El mirar de la esfinge
Jacques Sagot
Ojos tuyos. Avidez del vivir. Contemplativas criaturas, engarzadas en el rostro que les pertenece como la luz al fuego. Reproducidos por el retrato y la fotografía en su forma inconfundible –rasgueo de guitarra distante y melancólica– mas nunca en su expresión. No sé. Es como si el alma hubiese siempre estado ausente en el momento de la representación. Cantan desde una región arcana y remota. Nos miran, pero no se dejan mirar así no más. ¿Quién es el cuadro y quien el ser verdadero? ¿Quién el atisbado y quién el atisbador? Tal vez la realidad toda ella no sea sino un cuadro multiforme y cambiante que tú, desde tu ventana, observas, mi silenciosa esfinge.
Ojos tuyos. Altivos. Mirar que proclama su soberanía y la realeza del espíritu que translucen. Mar serena en tus ojos, hondura de océano insondable y de noche sembrada de estrellas. Un cosmos en cada uno de ellos, con sus cometas, sus fugaces meteoros y la lenta gravitación de las galaxias. Asomarse a ellos es vislumbre de infinitud, es aparejar hacia una tierra inalcanzable: el límite infranqueable de la alteridad. Ojos que demarcan el límite de mi ser: todo más allá de ellos me está vedado. Tu mirar me fascina al tiempo que me paraliza. ¡Alto ahí! –pareciesen decir–: no entrarás en mi alma a través de estos dos luceros que ocultan más de lo que revelan.
Ojos tuyos: Misterio. No hay en el mundo otro nombre para ellos. Aún las estrellas terminan por librar su secreto. No así tus ojos, esquivos al astrónomo como al poeta. Cautivo quedó en ellos el firmamento, cautiva la mar y todo lo que existe para la eternidad. Los miro y me miran de vuelta, devolviéndome el coqueteo, la curiosidad y quizás también lo que perciben como agresión. Pareciesen seres autónomos, habitados por su propio espíritu y prestos a responder a mi apasionada sed de conocimiento. Ojos que se expresan como la música, que se dicen a sí mismos y solo hablan el lenguaje de las cosas eternas, esas para las que no hay formulación posible a través de ese imperfecto utensilio, la palabra.

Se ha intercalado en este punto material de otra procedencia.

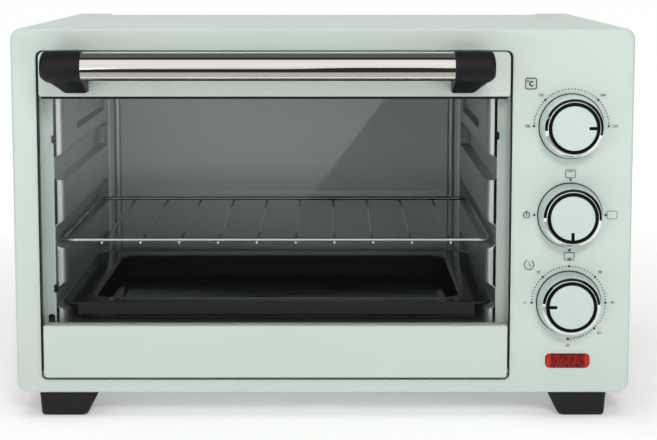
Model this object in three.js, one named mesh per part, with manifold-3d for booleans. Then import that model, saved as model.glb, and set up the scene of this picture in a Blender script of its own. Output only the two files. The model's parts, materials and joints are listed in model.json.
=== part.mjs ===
// Countertop toaster oven: a folded steel body, a drop-down glass door with a tube handle,
// three control knobs, a wire rack and a baking tray.
// Millimetres, +Z up, +X to the right as the user faces it, +Y to the back.

import * as THREE from 'three'
import { mergeVertices } from 'three/addons/utils/BufferGeometryUtils.js'
import Module from 'manifold-3d'

const wasm = await Module()
wasm.setup()

// ---- Driving dimensions -------------------------------------------------------------------

const GAP = 0.3 // between pieces that touch

// Body. The front face is the plane Y = 0, and the worktop is Z = 0.
const BODY_W = 420
const BODY_TOP = 267
const BODY_DEPTH = 300
const FOOT_H = 17
const CORNER_R = 8
const FOLD_R = 2.6
const PAN_DEPTH = 14.2
const FACE_SHEET = 0.8
const CASE_SHEET = 0.7
const TOP_DIP = 1

// Door opening, sunk into the front panel, and the mouth of the cavity behind it.
const DOOR_X = -32.5
const OPENING_HALF = 160.5
const OPENING_LOW = 26
const OPENING_HIGH = 252
const RECESS_DEPTH = 16
const RECESS_STRAIGHT = 11.6
const RECESS_DRAFT = { straight: 0.3, slope: 2.3 }
const MOUTH_HALF = 151.9
const MOUTH_LOW = 46
const MOUTH_HIGH = 236

// Door.
const DOOR_HALF = 159
const RAIL_DEPTH = 11
const RAIL_SHEET = 1.4
const UPPER_RAIL = [221, 251.3]
const LOWER_RAIL = [27.4, 64]
const GLASS_Y = [3.7, 7.3]
const GLASS_Z = [58, 227]
const HINGE_Y = 4.5
const HINGE_Z = 32
const PIN_R = 2
const ARM_X = -187.6
const ARM_R = 30
const ARM_WIDTH = 6
const ARM_SHEET = 2.4

// Handle.
const HANDLE_X = -35.6
const HANDLE_Y = -35
const HANDLE_Z = 243.2
const HANDLE_R = 9.2
const BRACKET_R = 10.4
const BRACKET_X = [-183.7, -157.4]
const BRACKET_LOW = 224.4

// Cavity.
const CAVITY_HALF = 144.4
const CAVITY_FLARE = { half: 150, depth: 7 }
const CAVITY_BACK = 262
const CAVITY_SHEET = 0.5
const GROOVE_DEPTH = 7.4
const GROOVES = [[73, 91], [116, 134], [163, 181]]
const HEATER_R = 3.25
const HEATER_BEAD_R = 4.2
const HEATER_Y = [90, 185]
const HEATER_Z = { upper: 219, lower: 53 }

// Wire rack and baking tray.
const RACK_Z = 118.6
const RACK_HALF = 149.6
const RACK_Y = [31, 242]
const RACK_WIRE_R = 1.5
const CROSS_WIRE_R = 1
const CROSS_WIRES = 10
const CROSS_PITCH = 27
const TRAY_RIM_Z = 75
const TRAY_HALF = 150.6
const TRAY_Y = [28, 240]
const TRAY_FLANGE = 20
const TRAY_DEPTH = 15.6
const TRAY_SHEET = 0.8

// Controls.
const KNOB_X = 167.7
const KNOBS = [
  { name: 'temperature', z: 201, pointer: 0 },
  { name: 'function', z: 140.5, pointer: 270 },
  { name: 'timer', z: 80, pointer: 180 },
]
const KNOB_BASE_R = 21.7
const KNOB_TOP_R = 19.9
const KNOB_HEIGHT = 14
const SHAFT_R = 3
const BRACKET_PLATE_Y = 14
const INDICATOR = [152.6, 182.6, 34.75, 44.25]

// Feet and inlet.
const FOOT_OUTER_X = 195
const FOOT_INNER_X = 154.6
const FOOT_ROWS = { front: 2.5, rear: 252 }
const FOOT_LENGTH = 40
const GLAND_X = 172
const GLAND_Z = 44
const GLAND_REAR = 304

const HALF_W = BODY_W / 2
const CENTRE_Y = (GLAND_REAR + HANDLE_Y - BRACKET_R) / 2

// ---- Looks --------------------------------------------------------------------------------

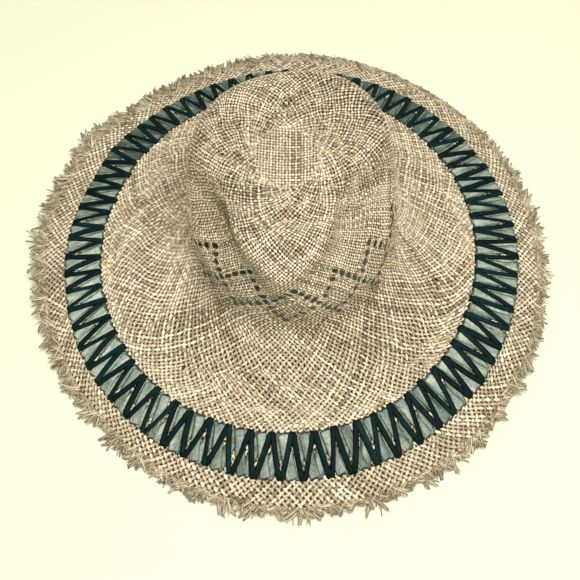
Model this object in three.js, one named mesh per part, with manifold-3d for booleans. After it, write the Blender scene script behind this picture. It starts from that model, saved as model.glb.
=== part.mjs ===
// Wide-brimmed woven straw hat with a teardrop crown, openwork diamonds, two zigzag ribbons and a frayed edge.
// Millimetres, +Z up, front towards -Y, resting on z = 0.

import * as THREE from 'three';
import { mergeVertices } from 'three/addons/utils/BufferGeometryUtils.js';
import Module from 'manifold-3d';

// Main sizes
const HALF_WIDTH = 86; // crown foot, across
const HALF_LENGTH = 104; // crown foot, front to back
const CROWN_HEIGHT = 106; // from the bend at the foot to the back rim
const BEND_RISE = 23.3; // the bend stands this far above the ribbon line
const RIBBON_LINE_HEIGHT = 14.2; // the outer ribbon line above the table
const RIBBON_LINE_RADIUS = 209.7; // outer turns of the zigzag
const RIBBON_BAND = 38; // outer turns to inner turns
const TIP_RADIUS = 240; // ends of the frayed straws
const FRAY = 13; // length of the frayed part
const FOOT_FILLET = 18; // the foot spreads this far into the brim
const WALL = 2; // woven straw, two strands thick
const GAP = 0.3; // between pieces that touch
const SEAT = 0.7; // ribbons lie this far above the brim's facets, since they span the edges between them

// Tip of the crown, where the weave begins, and middle of the crown's foot
const TIP_CENTRE = { x: -6, y: 9 };
const FOOT_CENTRE = { x: 0, y: 2 };

// Openwork
const DIAMONDS = 14;
const DIAMOND_RISE = 18; // half the height of a diamond
const SLITS_PER_SIDE = 2;
const SLIT_LENGTH = 8;
const SLIT_WIDTH = 2.8;

// Ribbons
const TURNS = 70;
const DARK_WIDTH = 4.2;
const DARK_THICKNESS = 1;
const PALE_WIDTH = 10;
const PALE_THICKNESS = 0.6;

// Frayed edge
const LOCKS = 72;
const LOCK_TIP = 0.46; // share of the pitch that a lock's end takes
const LOCK_LEAN = 0.2; // share of the pitch that its end moves sideways
const LOCK_SHORTEST = 0.78; // share of the frayed part
const LOCK_LONGEST = 1.08;
const LOCK_CLEARANCE = 0.15; // the other locks stay this far off the table
const RESTING_LOCKS = [10, 11, 12, 23, 24, 25, 46, 47, 48, 59, 60, 61];
const BACKING = 3.5; // width of the ring that holds the locks
const LOCK_END = 1.2; // thickness at a lock's end

// Fineness of the meshes
const ROUND = 48;
const CROWN_PLACES = [0, 0.8, 1.5, 1.9, 2.2, 2.6, 3.1, 3.8, 4.7, 5.8, 7]; // rings, the tip is 0 and the bend 7
const BRIM_PLACES = [7, 8.1, 9, 10, 11];

// One row for each 22.5 degrees, from the right side (+X) anticlockwise. Radii are shares of the half width,
// heights shares of the crown height; the wall column is a share of the foot outline.
const CROWN_COLUMNS = ['crestR', 'crestZ', 'shoulderR', 'shoulderZ', 'wall', 'wallZ', 'plateauZ'];
const CROWN_ROWS = [
  [0.767, 0.896, 0.93, 0.745, 0.995, 0.434, 0.86],
  [0.872, 0.925, 1.035, 0.783, 1.0, 0.472, 0.86],
  [0.884, 0.962, 1.07, 0.83, 1.0, 0.49, 0.86],
  [0.826, 0.99, 1.035, 0.868, 1.0, 0.509, 0.87],
  [0.755, 0.985, 0.975, 0.875, 1.0, 0.509, 0.88],
  [0.74, 0.978, 0.95, 0.865, 1.0, 0.509, 0.88],
  [0.767, 0.972, 0.93, 0.849, 1.01, 0.49, 0.88],
  [0.767, 0.934, 0.919, 0.811, 1.02, 0.472, 0.87],
  [0.721, 0.896, 0.895, 0.755, 1.03, 0.434, 0.85],
  [0.686, 0.858, 0.802, 0.679, 1.01, 0.396, 0.83],
  [0.709, 0.802, 0.779, 0.604, 0.95, 0.358, 0.8],
  [0.953, 0.736, 0.965, 0.547, 0.94, 0.377, 0.76],
  [1.128, 0.679, 1.221, 0.566, 0.975, 0.377, 0.74],
  [0.907, 0.717, 0.965, 0.566, 0.94, 0.358, 0.76],
  [0.616, 0.783, 0.721, 0.632, 0.91, 0.358, 0.79],
  [0.581, 0.84, 0.698, 0.717, 0.94, 0.415, 0.83],
];
const TIP_DIP = 0.8; // height of the tip as a share of the crown height
const PLATEAU_AT = 0.52; // the plateau ring as a share of the crest radius

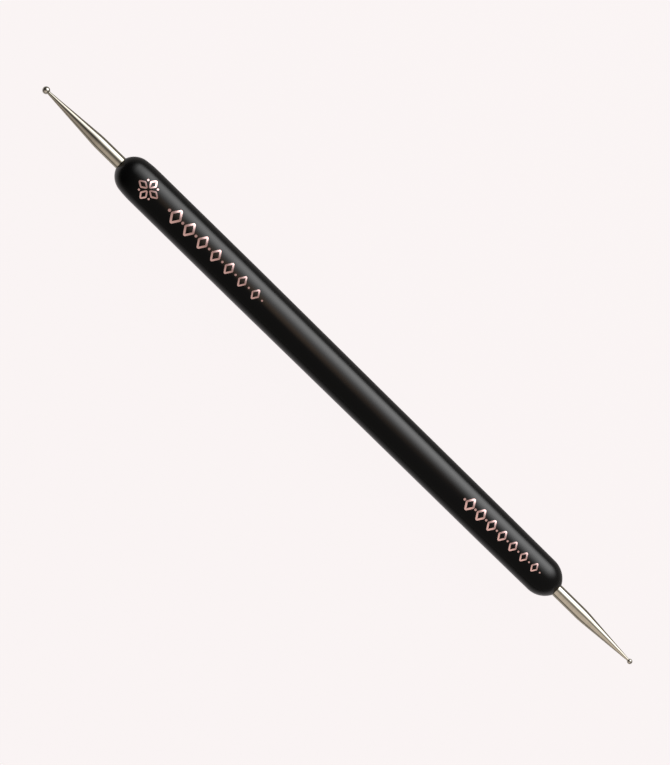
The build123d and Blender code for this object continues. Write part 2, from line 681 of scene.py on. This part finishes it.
@dataclass(frozen=True)
class FoilPrint:
    """A print of open lozenges and dots in thin foil, which follows the round of the handle.

    It is centred on the X of its middle, and a small turn off the top of the handle, as the photograph
    shows it.
    """

    name: str
    layout: Layout
    middle: float
    pitch: float
    lozenge_width: float
    lozenge_height: float
    dot_diameter: float
    dot_reach: float = 0.0
    count: int = 7
    grade: float = 0.3
    stroke: float = 0.36
    thickness: float = 0.016
    proud: float = 0.006
    corner_radius: float = 0.12
    turn: float = math.radians(1.5)

    def tree(self, wrap: NodeTree) -> NodeTree:
        """Build the geometry nodes of one print.

        Args:
            wrap: The group that bends the flat print round the handle.

        Returns:
            A tree whose inputs are the print's sizes, the handle and the foil.
        """
        kinds = {"Handle": "Object", "Foil": "Material", "Round": "Bool", "Count": "Int"}
        tree, given = new_tree(self.name, kinds | dict.fromkeys(self.sizes(0.0), "Float"))
        count, middle = given["Count"], given["Middle"]
        half = {
            name: add_node(tree, MATH, {0: given[name], 1: 2.0}, operation="DIVIDE")
            for name in ("Lozenge Height", "Dot Diameter", "Pitch", "Thickness")
        }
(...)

Ojos tuyos, algo en ellos niega la muerte, algo pareciese sobrevolar lo perecedero y contingente. Dos plegarias, dos epifanías, dos atisbos de infinitud. No es posible que todo en ellos haya muerto. La luz que los eligió para anidar habrá volado, pero no puede haber descendido a la tierra con el resto de tu cuerpo. Tampoco baja a la tierra el verso del poeta o la melodía que el compositor regala al mundo. Tus ojos no son, al decir del buen Gustavo Adolfo poesía: son ellos mismos poetas, lo cual es muy diferente. Hora va siendo ya de que la mirada de la mujer deje de existir solo en las glosas del poeta. Si la mujer es poesía, estamos asistiendo al milagroso proceso por medio del cual la poesía se ha tornado a su vez poeta, y bueno es que así sea. Quizás así nos toque ahora a los hombres hacer las veces de poesía, y yo de ello ciertamente no me quejo.
Ojos tuyos, caricia del mirar, lumbre cuajada de amor, máscaras de un dolor para cuya expresión no hay palabras posibles en idioma alguno del mundo. Ahí están, irrigando su belleza inmarcesible desde el fondo mismo del ser: a pesar del pudor con que intentas a toda costa ocultarlo. Hay pesares que rezuman incluso en las miradas más inescrutables. Bajo su belleza de esfinge supuran aún y siempre una herida demasiado honda, la fractura misma del ser, el duelo de una pérdida que te ha dejado muerta en la vida, viva desde la muerte. Son los tuyos ojos que han aprendido a llorar en la sonrisa, en la mansedumbre como en la rabia, en el deseo como en la impenetrable latitud del sueño. Lloro contigo, amiga distante y al tiempo cercana como ninguna jamás lo ha estado. Y si alguna vez quisieras dejar de llorar, te regalaré mis ojos, para que así no tengas que asomarte al mundo desde el amargor de las lágrimas y puedas por un momento verme como yo te veo a ti: bella y altiva como una bandera, como las cimas ataviadas de relámpagos y tormentas, como la vida misma.